Software maker Avast is calling the security and thoroughness of Android's factory reset feature into serious doubt today. The company says it purchased 20 used Android smartphones online and set out to test whether personal user data could be recovered from them. Each phone had been reset prior to being sold, according to Avast, so in theory the test should have failed miserably. But that's not what happened.
Using widely available forensic software, Avast says it was able to successfully pull up over 40,000 photos previously stored on the phones. Many of those featured children, and others were sexual in nature with women in "various stages of undress" and hundreds of "male nude selfies." The company also managed to recover old Google search queries, emails, and texts. All told, Avast successfully identified four original phone owners using data that those people falsely assumed had been permanently deleted. Users must overwrite previous data to truly get rid of it, Avast says.


IS YOUR DATA REALLY GONE AFTER A RESET?
We've reached out to Google for more details on Android's factory reset and whether it's designed to prevent this type of data recovery. For now, Avast's results should be taken with some skepticism. The company has every interest in pushing this story; it works in the business of security software, and claims its own tools are more effective than those provided by Google.

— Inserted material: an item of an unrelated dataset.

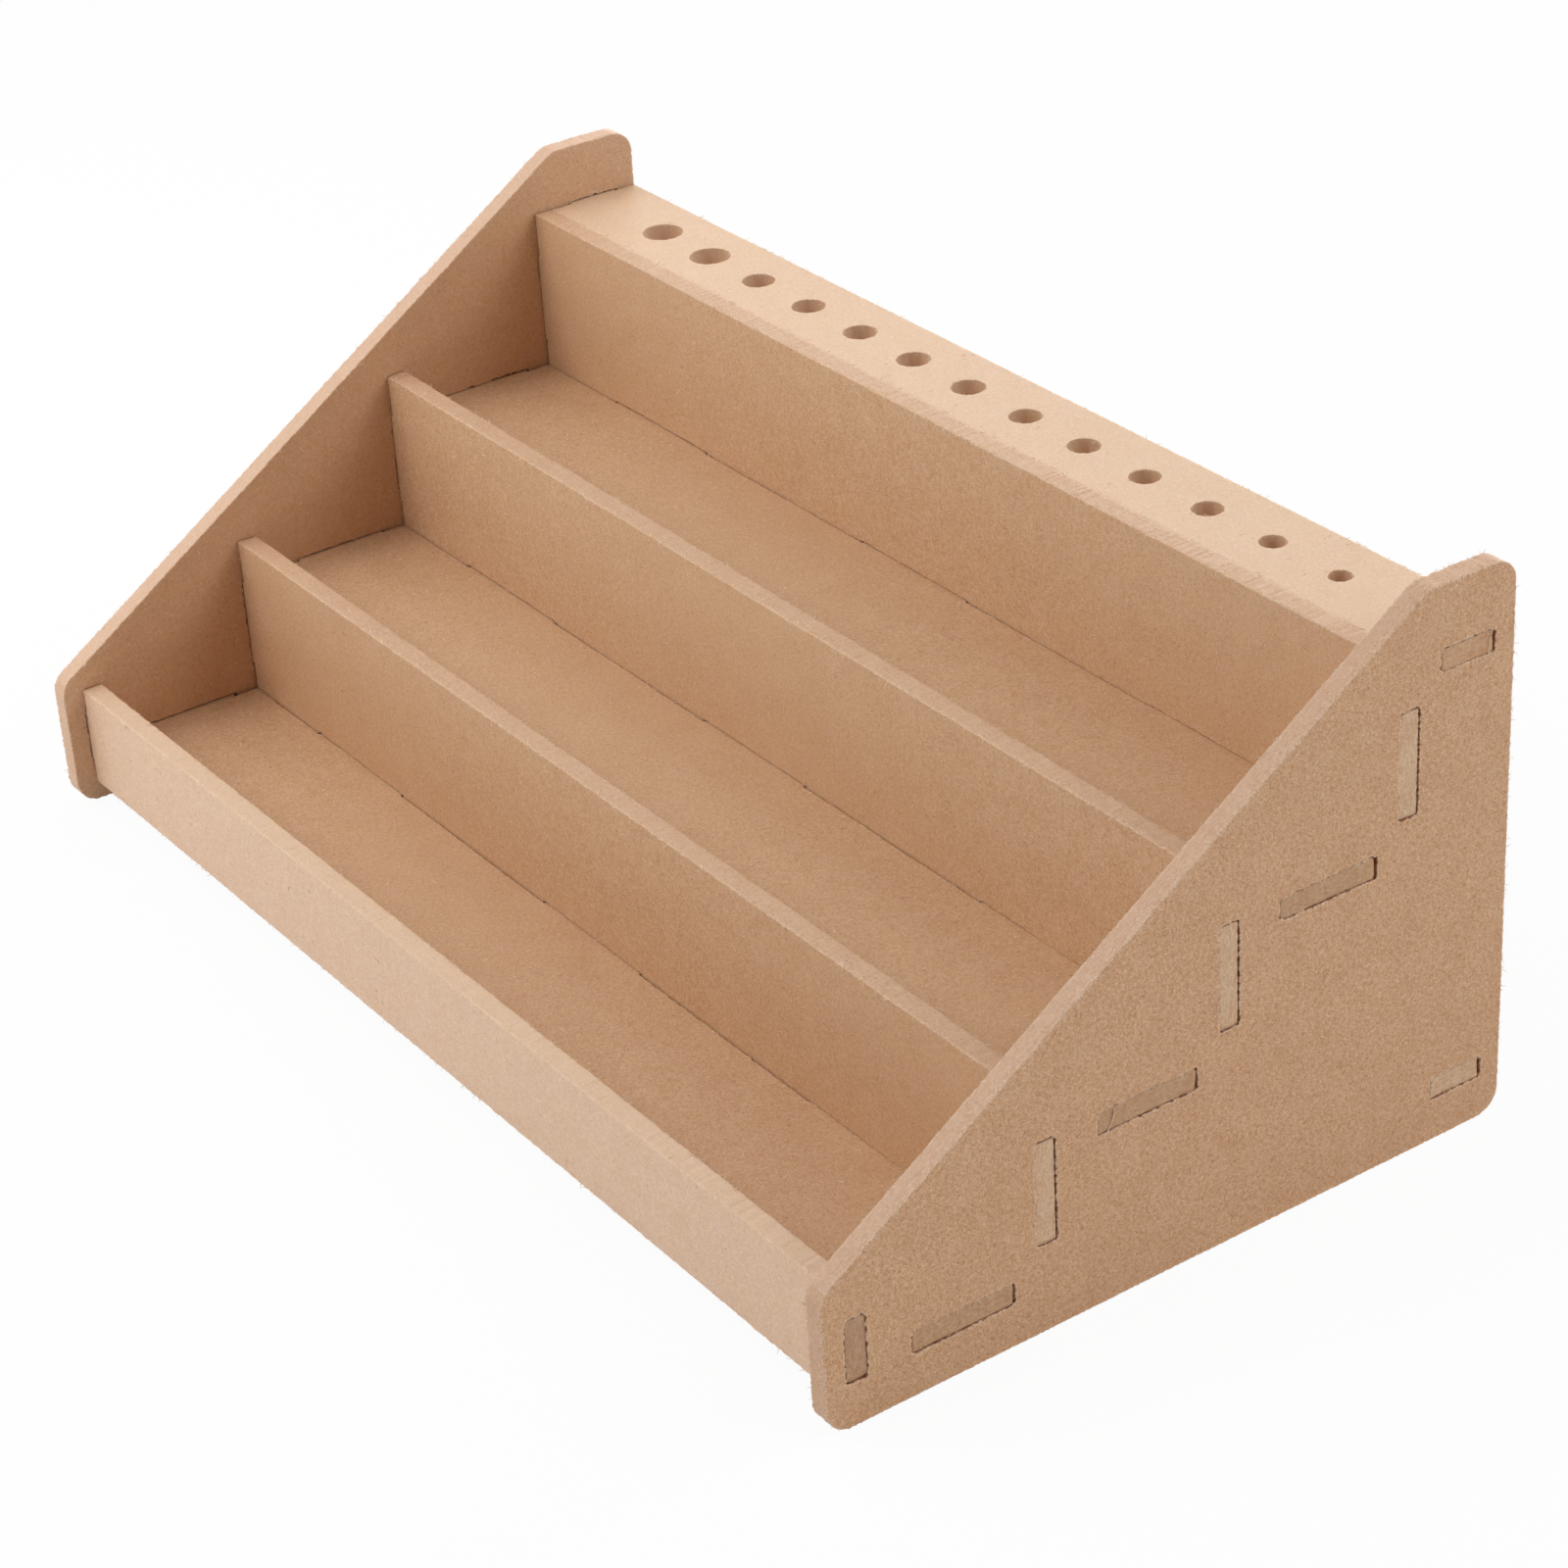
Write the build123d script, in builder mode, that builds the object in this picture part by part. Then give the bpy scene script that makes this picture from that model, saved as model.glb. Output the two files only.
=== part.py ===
from build123d import *
from math import sqrt
import os

os.makedirs("parts", exist_ok=True)

# A stepped rack for paint bottles and brushes, routed from one thickness of
# fibreboard and pressed together with tabs, slots and fingers.
# X runs along the trays, the front faces -Y, and Z is up from the table.
# The origin lies on the table, in the middle of the width and the depth.
# All sizes are in millimetres.

# The sheet and the cutter
board = 5.0             # thickness of every piece
bit_radius = 1.0        # left in the corners of each slot and notch
flat_play = 0.05        # gap on each flat of a tab inside its slot
tab_recess = 0.4        # how far a tab stops short of the face it reaches for

# Along the width
inner_width = 315.0     # between the two side panels

# Along the depth, from front to rear
lip_inset = 5.2         # front lip, behind the side panels' front edges
tray_depth = 42.0       # clear depth of each tray
rail_width = 25.3       # brush rail, and the stretcher under it

# Up the height
lip_lift = 5.1          # lower edge of the front lip
lip_height = 26.0
shelf_lift = 10.4       # underside of the lowest shelf and of the stretcher
tier_rise = 30.6        # from one shelf to the next
tray_wall = 10.5        # upright in front of a tray, above that tray's floor
side_rise = 14.8        # side panels, above the brush rail

# Outline of the side panels
front_rise = 2.4        # front corner, above the front lip
top_flat = 23.8         # level edge at the top
corner_radius = 6.0

# Tabs at the ends of the boards, and fingers where a shelf meets an upright
wide_setback = 11.5     # edge of a shelf or an upright to its end tab
narrow_setback = 6.2    # the same on the lip, the rail and the stretcher
finger_count = 3
finger_length = 40.0

# Brush holes, from the left
hole_pitch = 20.85
hole_bores = (10.0, 10.0, 8.0, 8.0, 8.0, 8.0, 8.0, 7.5, 7.5, 7.0, 7.0, 6.0, 5.0)

# Tiers, from the lowest to the highest
tiers = ("lower", "middle", "upper")

# Places along the depth
side_depth = lip_inset + board + len(tiers) * (tray_depth + board) + rail_width
front = -side_depth / 2
rear = side_depth / 2
lip_front = front + lip_inset
first_tray = lip_front + board
tray_fronts = [first_tray + i * (tray_depth + board) for i in range(len(tiers))]
rail_front = rear - rail_width

# Places up the height
shelf_undersides = [shelf_lift + i * tier_rise for i in range(len(tiers))]
upright_height = board + tier_rise + tray_wall
rail_top = shelf_undersides[-1] + upright_height
rail_underside = rail_top - board
side_height = rail_top + side_rise
front_height = lip_lift + lip_height + front_rise

# A tab has square corners and its slot has the cutter's round ones, so the
# slot is longer than the tab by the depth of the round at the tab's corner.
end_play = bit_radius - sqrt(bit_radius**2 - (bit_radius - flat_play) ** 2) + flat_play
slot_width = board + 2 * flat_play
tab_reach = board - tab_recess
shelf_width = tray_depth + board
finger_pitch = inner_width / finger_count


def keep(piece, name):
    piece.part.label = name
    export_step(piece.part, f"parts/{name}.step")


# Each upright's and each flat board's seat in the side panels:
# centre along the depth and the height, length of the tab
upright_seats = [(lip_front + board / 2, lip_lift + lip_height / 2, lip_height - 2 * narrow_setback)]
flat_seats = []
for tray_front, underside in zip(tray_fronts, shelf_undersides):
    upright_middle = tray_front + tray_depth + board / 2
    upright_seats.append((upright_middle, underside + upright_height / 2, upright_height - 2 * wide_setback))
    shelf_middle = tray_front + shelf_width / 2
    flat_seats.append((shelf_middle, underside + board / 2, shelf_width - 2 * wide_setback))
for underside in (rail_underside, shelf_lift):
    flat_seats.append((rail_front + rail_width / 2, underside + board / 2, rail_width - 2 * narrow_setback))


# Side panels: a sloping edge over the trays, a level top beside the brushes,
# and a slot right through for each tab
with BuildPart() as right_side:
    with BuildSketch(Plane.YZ.offset(inner_width / 2)):
        with BuildLine():
            Polyline(
                (front, 0),
                (rear, 0),
                (rear, side_height),
                (rear - top_flat, side_height),
                (front, front_height),
                close=True,
            )
        make_face()
        fillet(vertices(), radius=corner_radius)
        for depth, height, tab in upright_seats:
            with Locations((depth, height)):
                RectangleRounded(slot_width, tab + 2 * end_play, bit_radius, mode=Mode.SUBTRACT)
        for depth, height, tab in flat_seats:
            with Locations((depth, height)):
                RectangleRounded(tab + 2 * end_play, slot_width, bit_radius, mode=Mode.SUBTRACT)
    extrude(amount=board)
keep(right_side, "right_side")

with BuildPart() as left_side:
    mirror(right_side.part, about=Plane.YZ)
keep(left_side, "left_side")


# Front lip: hangs lower than the shelf behind it
with BuildPart() as front_lip:
    with BuildSketch(Plane.XZ.offset(-first_tray)):
        with Locations((0, lip_lift + lip_height / 2)):
            Rectangle(inner_width, lip_height)
            Rectangle(inner_width + 2 * tab_reach, lip_height - 2 * narrow_setback)
    extrude(amount=board)
keep(front_lip, "front_lip")


# Shelf: the floor of one tray. Its rear edge has fingers that pass under the
# upright behind it, and its front edge butts on the upright before it.
def make_shelf(name, tray_front, underside):
    with BuildPart() as shelf:
        with BuildSketch(Plane.XY.offset(underside)):
            with Locations((0, tray_front + tray_depth / 2)):
                Rectangle(inner_width, tray_depth)
            with Locations((0, tray_front + shelf_width / 2)):
                Rectangle(inner_width + 2 * tab_reach, shelf_width - 2 * wide_setback)
            with Locations((0, tray_front + tray_depth + tab_reach / 2)):
                with GridLocations(finger_pitch, 0, finger_count, 1):
                    Rectangle(finger_length, tab_reach)
        extrude(amount=board)
    keep(shelf, name)


# Upright: the rear wall of one tray and the front wall of the next. Its lower
# edge is notched over the shelf's fingers.
def make_upright(name, rear_face, underside):
    with BuildPart() as upright:
        with BuildSketch(Plane.XZ.offset(-rear_face)):
            with Locations((0, underside + upright_height / 2)):
                Rectangle(inner_width, upright_height)
                Rectangle(inner_width + 2 * tab_reach, upright_height - 2 * wide_setback)
            with Locations((0, underside)):
                with GridLocations(finger_pitch, 0, finger_count, 1):
                    RectangleRounded(
                        finger_length + 2 * end_play,
                        2 * (board + flat_play),
                        bit_radius,
                        mode=Mode.SUBTRACT,
                    )
        extrude(amount=board)
    keep(upright, name)


for tier, tray_front, underside in zip(tiers, tray_fronts, shelf_undersides):
    make_shelf(f"{tier}_shelf", tray_front, underside)
    make_upright(f"{tier}_upright", tray_front + shelf_width, underside)


# Stretcher: joins the side panels low at the rear, where the brushes' lower
# ends come to rest
with BuildPart() as rear_stretcher:
    with BuildSketch(Plane.XY.offset(shelf_lift)):
        with Locations((0, rail_front + rail_width / 2)):
            Rectangle(inner_width, rail_width)
            Rectangle(inner_width + 2 * tab_reach, rail_width - 2 * narrow_setback)
    extrude(amount=board)
keep(rear_stretcher, "rear_stretcher")


# Brush rail: level with the top of the highest upright, with a row of holes
# that get smaller from left to right
first_hole = -hole_pitch * (len(hole_bores) - 1) / 2

with BuildPart() as brush_rail:
    with BuildSketch(Plane.XY.offset(rail_underside)):
        with Locations((0, rail_front + rail_width / 2)):
            Rectangle(inner_width, rail_width)
            Rectangle(inner_width + 2 * tab_reach, rail_width - 2 * narrow_setback)
    extrude(amount=board)
    for index, bore in enumerate(hole_bores):
        with Locations((first_hole + index * hole_pitch, rail_front + rail_width / 2, rail_top)):
            Hole(radius=bore / 2)
keep(brush_rail, "brush_rail")
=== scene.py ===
"""Looks of the paint holder: raw routed fibreboard, pressed together, in a pale studio."""

import logging
import math
from dataclasses import dataclass, field
from enum import Enum

import bmesh
import bpy
from mathutils import Matrix, Vector, geometry, noise


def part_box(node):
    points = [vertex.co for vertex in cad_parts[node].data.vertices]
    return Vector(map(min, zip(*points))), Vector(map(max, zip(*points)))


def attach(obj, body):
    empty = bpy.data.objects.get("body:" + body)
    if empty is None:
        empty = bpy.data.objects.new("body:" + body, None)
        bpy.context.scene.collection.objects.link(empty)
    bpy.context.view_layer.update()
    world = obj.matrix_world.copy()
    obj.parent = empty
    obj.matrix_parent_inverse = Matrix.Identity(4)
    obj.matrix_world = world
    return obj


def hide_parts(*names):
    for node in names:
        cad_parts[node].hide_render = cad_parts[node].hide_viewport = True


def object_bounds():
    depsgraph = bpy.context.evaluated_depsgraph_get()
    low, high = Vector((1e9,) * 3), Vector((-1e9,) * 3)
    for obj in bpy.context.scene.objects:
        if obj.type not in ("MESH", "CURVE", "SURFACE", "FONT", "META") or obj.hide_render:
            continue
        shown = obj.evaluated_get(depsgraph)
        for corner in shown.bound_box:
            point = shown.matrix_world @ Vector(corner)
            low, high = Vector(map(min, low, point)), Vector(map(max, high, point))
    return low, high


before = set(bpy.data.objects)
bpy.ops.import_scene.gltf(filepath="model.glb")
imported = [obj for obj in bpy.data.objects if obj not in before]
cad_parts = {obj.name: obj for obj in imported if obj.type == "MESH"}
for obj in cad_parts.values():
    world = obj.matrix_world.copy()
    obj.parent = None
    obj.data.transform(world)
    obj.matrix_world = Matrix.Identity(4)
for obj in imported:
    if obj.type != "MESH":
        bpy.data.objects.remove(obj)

MM = 0.001
CAD_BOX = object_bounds()
PANEL_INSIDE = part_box("right_side")[0].x
BODY = "root"
TIERS = ("lower", "middle", "upper")
WHITE = (1, 1, 1, 1)
NODE_SPACING = 180  # between a tree's nodes
NOISE_MIDDLE = 0.5  # what noise gives on average
RIM_FALLOFF = 2.0  # how fast the pale rim, part fuzz and part painted highlight, and the fibres fade away from a rim
COLOUR_MIX = (0, 6, 7), 2  # a Mix node's inputs and its output, for colours
NUMBER_MIX = (0, 2, 3), 0  # the same for numbers
SRGB_KNEE, SRGB_SLOPE, SRGB_OFFSET, SRGB_POWER = 0.04045, 12.92, 0.055, 2.4
FACING = 0.9  # least share of a normal along an axis, for a face to look along it
WELD = 0.002 * MM
TOUCH = 0.01 * MM
TAB_START = 0.3 * MM  # past the panel's inner face, where a tab starts
JOINT_START = 0.6 * MM  # before that face, where a joint starts
FILL_TOLERANCE = 1e-5
INSIDE_THE_SIDES = 1  # the triangulation's rule for what it keeps

log = logging.getLogger("paint_holder")

Colour = tuple[float, float, float]
Outline = list[Vector]


class SheetAxis(Enum):
    """The axis that runs through a board's thickness."""

    X = 0
    Y = 1
    Z = 2

    @property
    def across(self) -> int:
        """The first axis of the board's plane."""
        return (self.value + 1) % 3

    @property
    def along(self) -> int:
        """The second axis of the board's plane."""
        return (self.value + 2) % 3


class Opening(Enum):
    """What a closed outline goes round."""

    NONE = 0
    SLOT = 1
    BORE = 2


def linear(red: int, green: int, blue: int) -> Colour:
    """Turns a colour as it looks on screen into the shader's linear values.

    Args:
        red: Red, from 0 to 255.
        green: Green, from 0 to 255.
        blue: Blue, from 0 to 255.

    Returns:
        The linear colour, each part from 0 to 1.
    """
    parts = [c / 255 for c in (red, green, blue)]
    return tuple(
        p / SRGB_SLOPE if p <= SRGB_KNEE else ((p + SRGB_OFFSET) / (1 + SRGB_OFFSET)) ** SRGB_POWER
        for p in parts
    )


def placed(name: str, data: bpy.types.ID) -> bpy.types.Object:
    """Puts a new object into the scene.

    Args:
        name: The object's name.
        data: Its mesh, curve, lamp or camera.

    Returns:
        The object.
    """
    made = bpy.data.objects.new(name, data)
    bpy.context.scene.collection.objects.link(made)
    return made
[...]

On the iOS side of things, Apple seems to go out of its way to thwart data recovery after an iPhone or iPad has been wiped. On newer hardware, the iOS reset feature removes the encryption key that protects a user's data. So even if data is somehow recovered without a user's knowledge, it's rendered inaccessible and essentially useless. With older iPhone and iPod touch models, Apple says it "overwrites user settings and information, writing a series of ones to the data partition." This step would similiarly prevent unauthorized recovery in most cases.